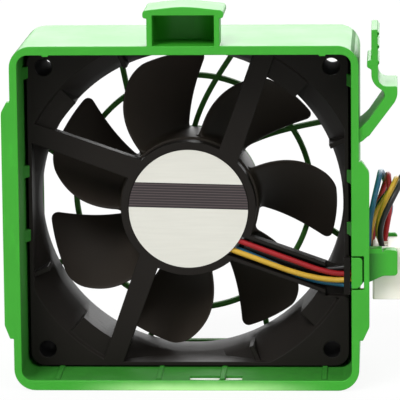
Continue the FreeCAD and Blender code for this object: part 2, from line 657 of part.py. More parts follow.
def rotor_pieces():
    """Steel yoke, magnet ring, brass bush, shaft, retaining ring and preload washer."""
    yoke, wall, start = p.yoke_radius, p.yoke_wall, p.hub_start + 0.2
    end = p.yoke_end
    turned("rotor_yoke", [(yoke - wall, start), (yoke, start), (yoke, end), (p.bush_radius - 1, end),
                          (p.bush_radius - 1, end - wall), (yoke - wall, end - wall)])
    turned("ring_magnet", [(p.magnet_inner, start + 0.3), (yoke - wall, start + 0.3),
                           (yoke - wall, p.magnet_end), (p.magnet_inner, p.magnet_end)])
    shaft, bush = p.shaft_radius, p.bush_radius
    turned("shaft_bush", [(shaft, p.bush_start), (bush - 1.2, p.bush_start), (bush, p.bush_start + 1.2),
                          (bush, end - wall), (bush - 1, end - wall), (bush - 1, end), (shaft, end)])
    groove = p.bearing_near - 0.55
    turned("shaft", [(0, p.shaft_start), (shaft - 0.3, p.shaft_start), (shaft, p.shaft_start + 0.3),
                     (shaft, groove), (shaft - 0.3, groove), (shaft - 0.3, p.bearing_near - 0.05),
                     (shaft, p.bearing_near - 0.05), (shaft, p.shaft_end - 0.3),
                     (shaft - 0.3, p.shaft_end), (0, p.shaft_end)])
    ring = turned("retaining_ring", box_corners(shaft - 0.3, p.clip_radius, groove + 0.05, groove + 0.45))
    pocket(ring, "XZ_Plane", 0, p.bearing_near + 1,
           box_corners(-p.clip_gap / 2, p.clip_gap / 2, shaft - 0.5, p.clip_radius + 1))
    # conical washer pair that pushes the inner rings apart
    low, high = p.bearing_far + p.bearing_width, p.bush_start
    middle, inner, outer = (low + high) / 2, shaft + 0.15, p.race_inner + 0.9
    thick, edge = 0.35, 0.12
    turned("preload_washers", [(inner, low), (inner + thick, low), (outer, middle - edge),
                               (outer, middle + edge), (inner + thick, high), (inner, high),
                               (inner, high - thick), (outer - 0.5, middle), (inner, low + thick)])


# ---------------------------------------------------------------- bearings

def bearing(name, start):
    """Ball bearing: outer ring, inner ring, balls and their cage."""
    width, outer, inner = p.bearing_width, p.bearing_outer, p.shaft_radius
    middle = start + width / 2
    track = (p.race_outer + p.race_inner) / 2
    groove = p.ball_radius + p.race_gap
    for label, low, high in (("outer_ring", p.race_outer, outer), ("inner_ring", inner, p.race_inner)):
        ring = turned(f"{name}_{label}", box_corners(low, high, start, start + width))
        sketch = new_sketch(ring, "XY_Plane")
        draw_circle(sketch, groove, track, middle)
        race = ring.newObject("PartDesign::Groove", "Raceway")
        race.Profile = sketch
        race.ReferenceAxis = (sketch, ["V_Axis"])
        race.Angle = 360
        ring.Tip = race

    balls = []
    for i in range(int(float(p.ball_count))):
        ball = doc.addObject("Part::Sphere", "Ball")
        bind(ball, "Radius", p.ball_radius)
        ball.Placement.Base = ring_point(float(track), 360 / float(p.ball_count) * i, float(middle))
        balls.append(ball)
    group = doc.addObject("Part::Compound", f"{name}_balls")
    group.Links = balls
    seat(group)

    # crown cage: a flat hoop beside the balls with one finger between each pair
    side = middle + p.ball_radius + 0.1
    cage = turned(f"{name}_cage", box_corners(track - 0.25, track + 0.25, side, side + 0.3))
    spread = 180 / float(p.ball_count)
    finger = pad(cage, "XZ_Plane", middle - 0.3, side + 0.2,
                 box_corners(-0.3, 0.3, track - 0.25, track + 0.25), spin=spread - 90)
    polar(cage, [finger], p.ball_count)


# ---------------------------------------------------------------- stator

def stator():
    """Laminated four-pole core, its two insulators, the windings and the board."""
    start, end = p.core_start, p.core_start + p.core_height
    tube, reach, pole = p.tube_outer, p.core_radius, p.pole_width / 2

    def poles(label, low, high, arm, collar):
        body = new_body(label, on_axis=True)
        pad(body, "XZ_Plane", low, high, circles=[(collar,), (tube,)])
        tooth = pad(body, "XZ_Plane", low, high, box_corners(-arm, arm, tube + 0.5, reach - 1))
        half, inner = p.shoe_half, p.shoe_inner
        shoe = pad(body, "XZ_Plane", low, high,
                   [(-half, inner), (0, inner + 0.5), (half, inner), (half - 0.4, inner + 0.6),
                    (half - 2, reach - 0.85, 2), (0, reach, 12), (2 - half, reach - 0.85, 2),
                    (0.4 - half, inner + 0.6)])
        polar(body, [tooth, shoe], p.pole_count)
        return body

    poles("stator_core", start, end, pole, tube + 1.8)
    thin = p.insulator
    poles("label_side_insulator", start - thin, start, pole + 0.35, tube + 1.9)
    poles("hub_side_insulator", end, end + thin, pole + 0.35, tube + 1.9)

    windings = []
    low, high = start - thin, end + thin
    for i in range(int(float(p.pole_count))):
        bundle = new_body("Bundle")
        bundle.Placement.Rotation = Rotation(Vector(0, 1, 0), 90 * i)
        for near, far, fat in ((tube + 2.0, tube + 3.6, 0.8), (tube + 3.6, tube + 5.2, 1.4)):
            pad(bundle, "XY_Plane", near, far,
                box_corners(-pole - 0.4 - fat, pole + 0.4 + fat, low - fat, high + fat, fat))
        pocket(bundle, "XY_Plane", tube + 1, tube + 7, box_corners(-pole - 0.4, pole + 0.4, low, high))
        windings.append(bundle)
    group = doc.addObject("Part::Compound", "stator_windings")
    group.Links = windings
    seat(group)

    board = new_body("circuit_board", on_axis=True)
    depth, thick = p.board_depth, p.board_thickness
    pad(board, "XZ_Plane", depth, depth + thick, circles=[(p.board_radius,), (tube + 0.1,)])
    top = depth + thick
    # chips: centre, width, height and thickness
    for label, x, z, wide, tall, high in (("hall_sensor", 0, -13.6, 3.0, 1.6, 1.2),
                                          ("driver_ic", -9.6, 3.5, 4.0, 5.0, 1.3)):
        chip = new_body(label, on_axis=True)
        pad(chip, "XZ_Plane", top, top + high,
            box_corners(x - wide / 2, Size(x + wide / 2), z - tall / 2, Size(z + tall / 2)))
    corners = ((-4.5, 9.2), (-1.5, 10.2), (6.5, -10.5))
    caps = [part_box("Cap", (x, x + 1.6), (top, top + 0.9), (z, z + 0.9)) for x, z in corners]
    group = doc.addObject("Part::Compound", "chip_capacitors")
    group.Links = caps
    seat(group)


def part_box(name, x, y, z):
    """A Part box between low and high along X, Y and Z."""
    box = doc.addObject("Part::Box", name)
    for prop, axis, (low, high) in (("Length", "x", x), ("Width", "y", y), ("Height", "z", z)):
        bind(box, prop, high - low)
        bind(box, "Placement.Base." + axis, low)
    return box


# ---------------------------------------------------------------- connector

def connector():
    """Plug with keyed ribs, a pocket for each circuit and its crimp terminals."""
    body = new_body("connector_housing")
    left, right, front, rear = p.plug_left, p.plug_right, p.plug_front, p.plug_back
    low, high = p.plug_low, p.plug_high
    middle = (left + right) / 2 - 1.0
    pad(body, "XY_Plane", low, high, box_corners(left, right, front, rear, 0.6))
    centre = (front + rear) / 2
    rows = [centre + (i - 1.5) * p.circuit_pitch for i in range(4)]
    cavity, key, terminal = p.cavity_width / 2, p.key_width / 2, p.terminal_width / 2
    for row in rows:
        pocket(body, "XY_Plane", low - 1, high + 1,
               box_corners(middle - cavity, middle + cavity, row - cavity, row + cavity))
        pad(body, "XY_Plane", low, low + p.key_height,
            box_corners(right - 0.2, right + p.key_proud, row - key, row + key))
    terminals = [part_box("Terminal", (middle - terminal, middle + terminal),
                          (row - terminal, row + terminal), (low + 0.8, low + 8.8)) for row in rows]
    group = doc.addObject("Part::Compound", "connector_terminals")
    group.Links = terminals


# ---------------------------------------------------------------- wires

def wire_path(points):
    """Straight runs joined by tangent arcs, each as large as its two runs allow."""
    corners = [Vector(*point) for point in points]
    edges, radii, start = [], [], corners[0]
    for before, corner, after in zip(corners, corners[1:], corners[2:]):
        run_in, run_out = before - corner, after - corner
        half_turn = (math.pi - run_in.getAngle(run_out)) / 2
        trim = 0.45 * min(run_in.Length, run_out.Length)
        first = corner + run_in.normalize() * trim
        last = corner + run_out.normalize() * trim
        radius = trim / math.tan(half_turn)
        to_centre = (run_in + run_out).normalize() * (radius / math.cos(half_turn))
        middle = corner + to_centre - (run_in + run_out).normalize() * radius
        edges.append(Part.LineSegment(start, first).toShape())
        edges.append(Part.Arc(first, middle, last).toShape())
        radii.append(radius)
        start = last
    edges.append(Part.LineSegment(start, corners[-1]).toShape())
    return Part.Wire(edges), radii


def wire(name, points):
    """One insulated wire from the circuit board to its terminal."""
    path, radii = wire_path(points)
    radius = float(p.wire_diameter) / 2
    section = Part.Wire(Part.makeCircle(radius, Vector(*points[0]), Vector(*points[1]) - Vector(*points[0])))
    tube = path.makePipeShell([section], True, True)
    expected = math.pi * radius ** 2 * path.Length
    print(f"{name}: {path.Length:.1f} mm, volume {tube.Volume / expected:.3f} of its section times length, "
          f"radii {min(radii):.1f} to {max(radii):.1f}")
    mould(name, tube)


WIRES = {
    "wire_red": [
        (11.1, -4.7, 35.2), (13.6, -5.0, 34.3), (19.5, -5.2, 32.1), (26.1, -5.1, 29.7),
        (32.5, -5.2, 27.3), (38.0, -5.1, 26.1), (42.4, -4.9, 26.8), (44.8, -4.4, 31.0),
        (45.1, -3.0, 37.0), (46.4, -0.2, 42.0), (48.7, 2.4, 46.2), (50.3, 2.3, 51.2),
        (50.3, -2.0, 53.5), (50.2, -6.1, 51.2), (50.5, -7.6, 46.2), (49.3, -6.3, 41.0),
        (48.7, -5.3, 37.0), (48.7, -5.2, 33.3)],
    "wire_yellow": [
        (10.0, -4.7, 32.6), (12.6, -5.1, 31.7), (18.6, -5.1, 29.5), (24.9, -5.2, 27.1),
        (31.2, -5.1, 25.3), (37.4, -5.3, 24.6), (42.0, -6.0, 25.2), (44.8, -7.6, 29.2),
        (45.0, -8.0, 35.2), (46.1, -6.4, 40.8), (48.8, -4.1, 45.0), (51.7, -4.0, 49.0),
        (52.9, -7.6, 52.2), (52.4, -12.2, 50.2), (50.0, -14.0, 45.2), (48.3, -13.1, 40.2),
        (48.6, -12.1, 36.6), (48.7, -12.0, 33.3)],
    "wire_black": [
        (13.0, -3.7, 33.3), (19.3, -3.7, 31.1), (25.7, -3.8, 28.7), (31.9, -3.7, 27.2),
        (38.2, -4.0, 28.0), (42.4, -4.9, 29.6), (44.8, -6.0, 33.6), (45.5, -4.9, 39.4),
        (47.6, -2.4, 43.8), (50.8, -0.4, 47.2), (53.7, -1.4, 51.0), (54.5, -5.8, 52.3),
        (53.7, -9.8, 49.4), (51.3, -11.0, 44.4), (49.0, -9.8, 39.8), (48.6, -8.7, 36.4),
        (48.7, -8.6, 33.3)],
    "wire_blue": [
        (12.5, -3.6, 31.3), (18.6, -3.7, 29.1), (24.9, -3.8, 26.6), (31.2, -4.1, 24.1),
        (37.4, -5.1, 23.0), (42.2, -6.8, 23.6), (44.7, -9.2, 27.6), (44.9, -9.8, 33.8),
        (45.1, -9.5, 40.0), (46.3, -8.2, 45.8), (47.6, -4.6, 50.2), (48.1, 0.6, 51.4),
        (48.7, 5.2, 49.6), (49.8, 7.0, 45.2), (50.5, 5.0, 41.2), (49.8, 1.5, 39.2),
        (48.8, -1.3, 37.2), (48.7, -1.8, 33.3)],
}


def wires():
    for name, points in WIRES.items():
        wire(name, points)


# ---------------------------------------------------------------- assembly

NODES = [
    "carrier_shell", "finger_guard", "connector_bracket", "cable_tab", "release_latch",
    "fan_frame", "label_disc", "impeller", "rotor_yoke", "ring_magnet", "shaft_bush", "shaft",
    "retaining_ring", "preload_washers",
    "near_bearing_outer_ring", "near_bearing_inner_ring", "near_bearing_balls", "near_bearing_cage",
    "far_bearing_outer_ring", "far_bearing_inner_ring", "far_bearing_balls", "far_bearing_cage",
    "stator_core", "label_side_insulator", "hub_side_insulator", "stator_windings",
    "circuit_board", "hall_sensor", "driver_ic", "chip_capacitors",
    "connector_housing", "connector_terminals",
] + list(WIRES)

carrier_shell()
finger_guard()
connector_bracket()
cable_tab()
release_latch()
fan_frame()
label_disc()
impeller()
rotor_pieces()
bearing("near_bearing", p.bearing_near)
bearing("far_bearing", p.bearing_far)
stator()
connector()
wires()
doc.recompute()

failed = [f"{thing.Label} in {getattr(thing.getParentGeoFeatureGroup(), 'Label', 'document')}"
          for thing in doc.Objects if "Invalid" in thing.State or "Error" in thing.State]
if failed:
    raise RuntimeError("failed objects: " + ", ".join(failed))

os.makedirs("parts", exist_ok=True)
for label in NODES:
    piece = doc.getObjectsByLabel(label)[0]
    if piece.Shape.isNull() or not piece.Shape.isValid() or piece.Shape.Volume <= 0:
        raise RuntimeError("bad shape: " + label)
    piece.Shape.exportStep(f"parts/{label}.step")
print(len(NODES), "nodes written")
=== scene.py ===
import math

import bmesh
import bpy
import numpy as np
from mathutils import Matrix, Vector


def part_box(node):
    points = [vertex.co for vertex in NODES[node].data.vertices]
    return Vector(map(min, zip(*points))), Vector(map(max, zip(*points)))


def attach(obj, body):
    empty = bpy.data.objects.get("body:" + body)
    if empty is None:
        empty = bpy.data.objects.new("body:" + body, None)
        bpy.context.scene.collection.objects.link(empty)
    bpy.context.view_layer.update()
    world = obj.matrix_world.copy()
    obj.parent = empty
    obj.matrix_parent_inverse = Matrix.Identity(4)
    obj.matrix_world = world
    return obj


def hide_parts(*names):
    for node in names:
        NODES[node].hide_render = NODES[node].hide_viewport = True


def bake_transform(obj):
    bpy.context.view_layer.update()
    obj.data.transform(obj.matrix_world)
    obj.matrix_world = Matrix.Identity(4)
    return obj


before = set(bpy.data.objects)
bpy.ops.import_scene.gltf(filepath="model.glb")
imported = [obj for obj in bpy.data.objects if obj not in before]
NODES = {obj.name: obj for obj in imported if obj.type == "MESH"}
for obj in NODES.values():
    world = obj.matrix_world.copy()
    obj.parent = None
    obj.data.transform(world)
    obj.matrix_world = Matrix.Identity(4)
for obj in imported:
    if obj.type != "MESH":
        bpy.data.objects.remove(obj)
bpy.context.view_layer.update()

# ---------------------------------------------------------------- camera and lamps
# A long lens a little above the module and to its right looks into the open
# rim.  Two broad suns light it from above the camera and one from behind.


def towards(azimuth, elevation):
    """The unit vector from the module towards an azimuth, counted from the front, and an elevation."""
    side, rise = math.radians(azimuth), math.radians(elevation)
    return Vector((math.sin(side) * math.cos(rise), -math.cos(side) * math.cos(rise), math.sin(rise)))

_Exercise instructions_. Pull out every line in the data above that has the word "True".

_Output of the exercise_.
        body = new_body(label, on_axis=True)
    board = new_body("circuit_board", on_axis=True)
        chip = new_body(label, on_axis=True)
    tube = path.makePipeShell([section], True, True)
os.makedirs("parts", exist_ok=True)
        NODES[node].hide_render = NODES[node].hide_viewport = True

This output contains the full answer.